Sure, your past may have sucked. It may have been hard. But it doesn’t have to define you as a person, and it doesn’t define the future version of you.
So many clients come in and say that therapy has never worked for them in the past. They say to me that their past is to fucked up for them and that their past is defining who they are and the future them. Of course I call bullshit! No one’s past defines their future unless they want it to.
I am not saying that past traumas do not affect who we are today, but it is what we do with that information that separates us from repeating patterns or becoming the better versions of ourselves. Having hope is the key difference between allowing the trauma to affect us and define us or allowing the hope to guide us to a better and brighter future.
Author Matthew Hussey talks about trauma in his new book Love Life. Matthew states that Trauma = treasure. Trauma needs to be reframed according to Hessey. Hessey states that recognizing the parts of ourselves that we could never have experiences without the very thing that we wish never had happened. We need to consider the valuable parts of ourselves that only developed because of the trauma. Hessey continues to discuss how the richness, complexity, and depth of who we are today, and our character is forged in these incidents as it is powered by our achievements. If you take away the trauma, you are taking away the treasure of what we learned and who we have become.
Matthew is stating that yes it sucks that the trauma happened, but by reframing it we can see the person that we have become. Are we more resilient? Are we more patient? No matter what the trauma was, it does not define was as a person or our character, unless we allow it to.
As we move forward from the trauma as individuals, we need to consider how you are going to move forward. We need to make sure that we acknowledge (mistakes or pain) and learn from the event, recognize it and see them as lessons or plot twists, not destiny. We need to shift our mindset as we get to choose the narrative and use the past challenges to build strength and insight.
I tell my clients all the time that we need to focus on the present and cannot get stuck looking backwards. We cannot change what happened in the past. What we can change is how we use this information to create our future. A better and brighter future.
We need to take positive steps, set goals and break them down into small steps so that we can achieve what we are setting out to accomplish. We need to practice self-compassion and forgive ourselves, let go of resentment and develop an understanding that we are more than just those moments. I have said it in other blogs, and I will say it again, if having compassion doesn’t include ourselves, then it is incomplete. Self-forgiveness must include empathy and compassion.
As we move forward, we need to focus on what we “can” do and not what we can’t. We need to learn from our mistakes but not dwell on them.

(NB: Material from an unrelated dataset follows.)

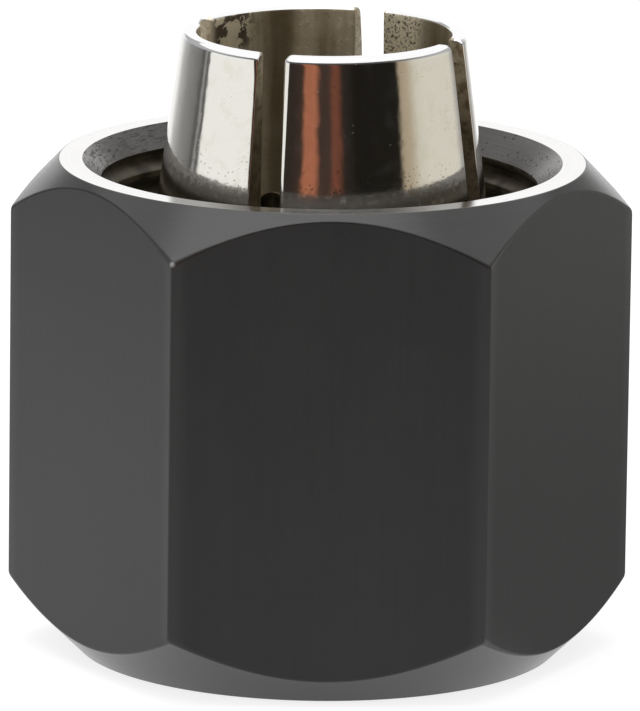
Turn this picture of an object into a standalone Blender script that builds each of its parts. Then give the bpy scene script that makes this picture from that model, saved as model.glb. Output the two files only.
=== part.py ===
"""A router collet in its clamping nut, at real size, standing on the nut's front face.

The collet is one turned spring-steel sleeve with eight saw slots, four from each end.
Its long taper points up and fits the spindle of a router, and its short front cone sits
in the nut. A snap ring of round wire lies half in a groove of the nut and half in a groove
of the collet, so the nut pulls the collet out of the spindle when it is unscrewed, while
the collet can still turn and float a little. Metres, +Z towards the tip of the taper, with
the origin in the middle of the nut's front face and two wrench flats facing -Y and +Y.
"""

import math

import bmesh
import bpy
from mathutils import Matrix, Vector

# Collet, from its bore outwards
SHANK_DIAMETER = 0.0127
TIP_WALL = 0.00077
TAPER_ANGLE = math.radians(7.5)
RING_GROOVE_DEPTH = 0.0011
NOSE_WALL = 0.00155
TIP_ROUND = 0.00026
BORE_EDGE = 0.00018
HEAD_EDGE = 0.00025

# Collet, from the nut's front face upwards
NOSE_RECESS = 0.0006
NOSE_LENGTH = 0.0016
SEAT_LENGTH = 0.0031
HEAD_LENGTH = 0.0020
TIP_STAND_OUT = 0.00655

# Saw slots
SLOTS_PER_END = 4
SLOT_WIDTH = 0.0016
NOSE_BRIDGE = 0.0035
TIP_BRIDGE = 0.0095
FIRST_SLOT_TURN = math.radians(-23.1)

# Snap ring
WIRE_DIAMETER = 0.0018
RING_OPENING = math.radians(34.0)
RING_OPENING_TURN = math.radians(140.0)

# Fits between the pieces
CLEARANCE = 0.0003
FLOAT = 0.0008
ENTRY_ROOM = 0.000634

# Nut
THREAD_DEPTH = 0.0008
MOUTH_FLARE = 0.0012
MOUTH_ANGLE = math.radians(45.0)
NUT_WALL = 0.0015
SHOULDER_LENGTH = 0.0010
RELIEF_LENGTH = 0.0016
RELIEF_DEPTH = 0.0002
THREAD_LENGTH = 0.0105
FRONT_CHAMFER = 0.0014
MOUTH_CHAMFER = 0.0003
CHAMFER_ANGLE = math.radians(45.0)
FRONT_HOLE_CHAMFER = 0.0004

# How finely round shapes are divided, and how far a cutter reaches past what it cuts
TURN_STEPS = 96
ARC_STEPS = 4
SLOT_END_STEPS = 12
RING_STEPS = 66
WIRE_RESOLUTION = 4
MERGE = 1e-6
REACH = 0.001
SHARP_ANGLE = math.radians(30.0)

# Heights along the axis
nose_z = NOSE_RECESS
seat_low_z = nose_z + NOSE_LENGTH
seat_high_z = seat_low_z + SEAT_LENGTH
head_top_z = seat_high_z + HEAD_LENGTH
ring_low_z = head_top_z + CLEARANCE + FLOAT
ring_mid_z = ring_low_z + WIRE_DIAMETER / 2
ring_high_z = ring_low_z + WIRE_DIAMETER
taper_low_z = ring_high_z + CLEARANCE
shoulder_z = taper_low_z + SHOULDER_LENGTH
thread_low_z = shoulder_z + RELIEF_LENGTH
flare_low_z = thread_low_z + THREAD_LENGTH
nut_top_z = flare_low_z + MOUTH_FLARE / math.tan(MOUTH_ANGLE)
tip_z = nut_top_z + TIP_STAND_OUT

# Radii from the axis
bore_r = SHANK_DIAMETER / 2
tip_r = bore_r + TIP_WALL
head_r = tip_r + (tip_z - taper_low_z) * math.tan(TAPER_ANGLE)
groove_r = head_r - RING_GROOVE_DEPTH
nose_r = bore_r + NOSE_WALL
cavity_r = head_r + CLEARANCE
front_hole_r = nose_r + CLEARANCE
wire_centre_r = groove_r + CLEARANCE + WIRE_DIAMETER / 2
nut_groove_r = wire_centre_r + WIRE_DIAMETER / 2 + CLEARANCE
thread_bore_r = cavity_r + ENTRY_ROOM
mouth_r = thread_bore_r + MOUTH_FLARE
relief_r = thread_bore_r + THREAD_DEPTH + RELIEF_DEPTH
flat_r = mouth_r + NUT_WALL
corner_r = flat_r / math.cos(math.pi / 6)


def clear_scene():
    for obj in list(bpy.data.objects):
        bpy.data.objects.remove(obj, do_unlink=True)


def metal(name, color, roughness, metallic):
    material = bpy.data.materials.new(name)
    material.use_nodes = True
    shader = material.node_tree.nodes["Principled BSDF"]
    shader.inputs["Base Color"].default_value = (*color, 1.0)
    shader.inputs["Roughness"].default_value = roughness
    shader.inputs["Metallic"].default_value = metallic
    return material


def add_object(name, data):
    obj = bpy.data.objects.new(name, data)
    bpy.context.scene.collection.objects.link(obj)
    return obj


def turned(name, outline, closed):
    """A body turned about Z. Its outline of (radius, height) runs down the outer side;
    a closed outline makes a ring, and an open one starts and ends on the axis."""
    count = len(outline)
    edges = [(i, (i + 1) % count) for i in range(count if closed else count - 1)]
    mesh = bpy.data.meshes.new(name)
    mesh.from_pydata([(radius, 0.0, height) for radius, height in outline], edges, [])
    obj = add_object(name, mesh)
    screw = obj.modifiers.new("Turn", "SCREW")
    screw.steps = TURN_STEPS
    screw.render_steps = TURN_STEPS
    screw.use_merge_vertices = True
    screw.merge_threshold = MERGE
    return obj


def round_corner(centre, radius, start, end):
    """Points of a quarter round on an outline, from one angle to another."""
    points = []
    for step in range(ARC_STEPS + 1):
        angle = start + (end - start) * step / ARC_STEPS
        points.append((centre[0] + radius * math.cos(angle), centre[1] + radius * math.sin(angle)))
    return points


def hide_cutter(cutter):
    cutter.hide_render = True
    cutter.display_type = "WIRE"


def cut(obj, cutter, operation="DIFFERENCE"):
    modifier = obj.modifiers.new(cutter.name, "BOOLEAN")
    modifier.operation = operation
    modifier.object = cutter
    hide_cutter(cutter)


def finish(obj, material):
    """Settles the modifiers into the mesh, shades its round faces smooth and colours it."""
    graph = bpy.context.evaluated_depsgraph_get()
    mesh = bpy.data.meshes.new_from_object(obj.evaluated_get(graph))
    mesh.name = obj.name
    mesh.shade_smooth()
    mesh.set_sharp_from_angle(angle=SHARP_ANGLE)
    mesh.materials.clear()
    mesh.materials.append(material)
    if obj.type == "MESH":
        obj.modifiers.clear()
        obj.data = mesh
        return obj
    place = obj.location.copy()
    name = obj.name
    bpy.data.objects.remove(obj, do_unlink=True)
    piece = add_object(name, mesh)
    piece.location = place
    return piece


def hexagon_bar():
    """Hexagon bar stock, longer than the nut, with two flats facing -Y and +Y."""
    mesh = bpy.data.meshes.new("hexagon_bar")
    shape = bmesh.new()
    corners = []
    for corner in range(6):
        angle = corner * math.pi / 3
        place = (corner_r * math.cos(angle), corner_r * math.sin(angle), -REACH)
        corners.append(shape.verts.new(place))
    base = shape.faces.new(corners)
    grown = bmesh.ops.extrude_face_region(shape, geom=[base])
    raised = [item for item in grown["geom"] if isinstance(item, bmesh.types.BMVert)]
    bmesh.ops.translate(shape, verts=raised, vec=(0.0, 0.0, nut_top_z + 2 * REACH))
    bmesh.ops.recalc_face_normals(shape, faces=shape.faces)
    shape.to_mesh(mesh)
    shape.free()
    return add_object("nut", mesh)


def chamfer_envelope():
    """The round blank whose coned ends chamfer the six corners of the bar."""
    face_r = flat_r - FRONT_CHAMFER
    rim_r = flat_r - MOUTH_CHAMFER
    blank_r = corner_r + REACH
    slope = math.tan(CHAMFER_ANGLE)
    outline = [
        (0.0, nut_top_z),
        (rim_r, nut_top_z),
        (blank_r, nut_top_z - (blank_r - rim_r) * slope),
        (blank_r, (blank_r - face_r) * slope),
        (face_r, 0.0),
        (0.0, 0.0),
    ]
    return turned("chamfer_envelope", outline, closed=False)


def seat_offset():
    """How far the nut's seat lies outside the collet's front cone, at equal height."""
    slope = math.atan2(head_r - nose_r, SEAT_LENGTH)
    return CLEARANCE / math.cos(slope)


def nut_bore():
    """Everything turned out of the nut, from the threaded mouth down to the front hole."""
    rise = SEAT_LENGTH / (head_r - nose_r)
    seat_top_z = seat_high_z + (cavity_r - head_r - seat_offset()) * rise
    seat_bottom_z = seat_low_z + (front_hole_r - nose_r - seat_offset()) * rise
    outline = [
        (0.0, nut_top_z + REACH),
        (mouth_r + REACH * math.tan(MOUTH_ANGLE), nut_top_z + REACH),
        (thread_bore_r, flare_low_z),
        (thread_bore_r, thread_low_z),
        (relief_r, thread_low_z),
        (relief_r, shoulder_z),
        (cavity_r, shoulder_z),
        (cavity_r, ring_high_z + CLEARANCE),
        (nut_groove_r, ring_high_z + CLEARANCE),
        (nut_groove_r, ring_low_z - CLEARANCE),
        (cavity_r, ring_low_z - CLEARANCE),
        (cavity_r, seat_top_z),
        (front_hole_r, seat_bottom_z),
        (front_hole_r, FRONT_HOLE_CHAMFER),
        (front_hole_r + FRONT_HOLE_CHAMFER + REACH, -REACH),
        (0.0, -REACH),
    ]
    return turned("nut_bore", outline, closed=False)


def make_nut(material):
    nut = hexagon_bar()
    cut(nut, chamfer_envelope(), "INTERSECT")
    cut(nut, nut_bore())
    return finish(nut, material)


def collet_blank():
    """The collet before it is slotted: taper, ring groove, head, front cone and nose."""
    quarter = math.pi / 2
    corner = (tip_r - TIP_ROUND, tip_z - TIP_ROUND)
    outline = [(bore_r + BORE_EDGE, tip_z)]
    outline += round_corner(corner, TIP_ROUND, quarter, TAPER_ANGLE)
    outline += [
        (head_r, taper_low_z),
        (groove_r, taper_low_z),
        (groove_r, head_top_z),
        (head_r - HEAD_EDGE, head_top_z),
        (head_r, head_top_z - HEAD_EDGE),
        (head_r, seat_high_z),
        (nose_r, seat_low_z),
        (nose_r, nose_z + HEAD_EDGE),
        (nose_r - HEAD_EDGE, nose_z),
        (bore_r + BORE_EDGE, nose_z),
        (bore_r, nose_z + BORE_EDGE),
        (bore_r, tip_z - BORE_EDGE),
    ]
    return turned("collet", outline, closed=True)


def slot_outline(end_z, open_z):
    """Across and height of one saw slot, square where it opens and round where it ends."""
    half = SLOT_WIDTH / 2
    side = math.copysign(1.0, open_z - end_z)
    points = [(half, open_z), (-half, open_z)]
    for step in range(SLOT_END_STEPS + 1):
        angle = math.pi * step / SLOT_END_STEPS
        points.append((-half * math.cos(angle), end_z + side * half * (1.0 - math.sin(angle))))
    return points


def saw_slots(name, end_z, open_z, first_turn):
    """The slots of one end, as blades that reach out from inside the bore."""
    mesh = bpy.data.meshes.new(name)
    shape = bmesh.new()
    inner, outer = SLOT_WIDTH, cavity_r
    for slot in range(SLOTS_PER_END):
        turn = Matrix.Rotation(first_turn + slot * math.tau / SLOTS_PER_END, 3, "Z")
        corners = [turn @ Vector((x, -inner, z)) for x, z in slot_outline(end_z, open_z)]
        face = shape.faces.new([shape.verts.new(corner) for corner in corners])
        grown = bmesh.ops.extrude_face_region(shape, geom=[face])
        raised = [item for item in grown["geom"] if isinstance(item, bmesh.types.BMVert)]
        reach = turn @ Vector((0.0, inner - outer, 0.0))
        bmesh.ops.translate(shape, verts=raised, vec=reach)
    bmesh.ops.recalc_face_normals(shape, faces=shape.faces)
    shape.to_mesh(mesh)
    shape.free()
    return add_object(name, mesh)


def make_collet(material):
    collet = collet_blank()
    between = math.pi / SLOTS_PER_END
    from_tip = saw_slots("slots_from_tip", nose_z + NOSE_BRIDGE, tip_z + REACH, FIRST_SLOT_TURN)
    from_nose = saw_slots(
        "slots_from_nose", tip_z - TIP_BRIDGE, nose_z - REACH, FIRST_SLOT_TURN + between
    )
    cut(collet, from_tip)
    cut(collet, from_nose)
    return finish(collet, material)


def make_ring(material):
    """Round spring wire bent to a ring that is open over a short arc."""
    curve = bpy.data.curves.new("retaining_ring", "CURVE")
    curve.dimensions = "3D"
    curve.bevel_depth = WIRE_DIAMETER / 2
    curve.bevel_resolution = WIRE_RESOLUTION
    curve.use_fill_caps = True
    spline = curve.splines.new("POLY")
    spline.points.add(RING_STEPS)
    for step, point in enumerate(spline.points):
        share = step / RING_STEPS
        angle = RING_OPENING_TURN + RING_OPENING / 2 + (math.tau - RING_OPENING) * share
        point.co = (wire_centre_r * math.cos(angle), wire_centre_r * math.sin(angle), 0.0, 1.0)
    ring = add_object("retaining_ring", curve)
    ring.location.z = ring_mid_z
    return finish(ring, material)


def carry(child, parent):
    """Parents one piece to another and leaves it where it stands."""
    bpy.context.view_layer.update()
    child.parent = parent
    child.matrix_parent_inverse = parent.matrix_world.inverted()


def main():
    clear_scene()
    nut = make_nut(metal("black_oxide_steel", (0.035, 0.034, 0.035), 0.38, 0.85))
    collet = make_collet(metal("polished_spring_steel", (0.62, 0.60, 0.56), 0.14, 1.0))
    ring = make_ring(metal("bright_spring_wire", (0.55, 0.54, 0.52), 0.25, 1.0))
    carry(ring, nut)
    carry(collet, ring)


main()
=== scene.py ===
# %% [markdown]
# # A router collet in its clamping nut
#
# The object is a workholding part of a router: a slotted steel sleeve, the collet, that sits in a
# black hexagon nut. This file dresses the packed solid model with finer shapes and with finishes.
# It is laid out as a lesson. Each step first says what the real thing is and how it could be
# made, and then makes it. The packed model comes in first, because it fixes every place and size.

import math

import bmesh
import bpy
import numpy as np
from mathutils import Matrix, Vector


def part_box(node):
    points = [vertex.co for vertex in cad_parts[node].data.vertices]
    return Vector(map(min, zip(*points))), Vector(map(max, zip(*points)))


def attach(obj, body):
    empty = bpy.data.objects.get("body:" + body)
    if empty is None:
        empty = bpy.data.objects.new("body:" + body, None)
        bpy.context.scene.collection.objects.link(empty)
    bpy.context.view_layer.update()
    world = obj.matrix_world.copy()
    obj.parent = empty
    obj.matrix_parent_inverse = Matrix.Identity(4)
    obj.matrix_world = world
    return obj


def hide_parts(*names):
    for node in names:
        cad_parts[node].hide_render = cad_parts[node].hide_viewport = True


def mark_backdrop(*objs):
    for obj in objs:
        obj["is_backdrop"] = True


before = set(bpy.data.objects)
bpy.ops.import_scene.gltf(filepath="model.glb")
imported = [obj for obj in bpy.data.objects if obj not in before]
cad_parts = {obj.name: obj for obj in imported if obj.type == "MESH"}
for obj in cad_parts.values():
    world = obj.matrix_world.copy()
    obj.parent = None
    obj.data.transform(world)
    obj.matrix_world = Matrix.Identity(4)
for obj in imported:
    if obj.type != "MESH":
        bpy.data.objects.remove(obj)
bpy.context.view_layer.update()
scene = bpy.context.scene
scene.view_settings.view_transform = "Standard"

# %% [markdown]
# ## The camera
#
# The photograph was taken from quite far with a long lens, a little above the nut, so the
# hexagon's sides hardly converge. The angles below came from matching the two rims, the chamfer
# curves and the corners of the nut. The camera is placed on a line from a point on the axis,
# turned to look at a point slightly higher, and then rolled a little, because the real camera was
# not quite level.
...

We need to make sure that we do not become complacent with what we have accomplished and what we still need to accomplish.
We must have “hope”. Having hope allows us to believe in a better future and actively work towards it. Hope is the desire for good outcomes with the conviction that you have the will power to make things happen, even when things are difficult. Hope is more than wishful thinking, it is a mindset that includes self-belief, action, finding meaning and connection with a higher power (god, Buddha, universe or whatever) to help us through life’s challenges and helps us create positive change.
Remember, it is our present choices and actions that allow us to grow and build new paths even if the past experiences were difficult. By focusing on the present, we can build a strong future. Our future is defined by the amount of work that we want to put in today and not defined by the trauma that took place in our past. We define our futures. When combines with hope, there is nothing that can stop you from becoming the best possible version of yourself.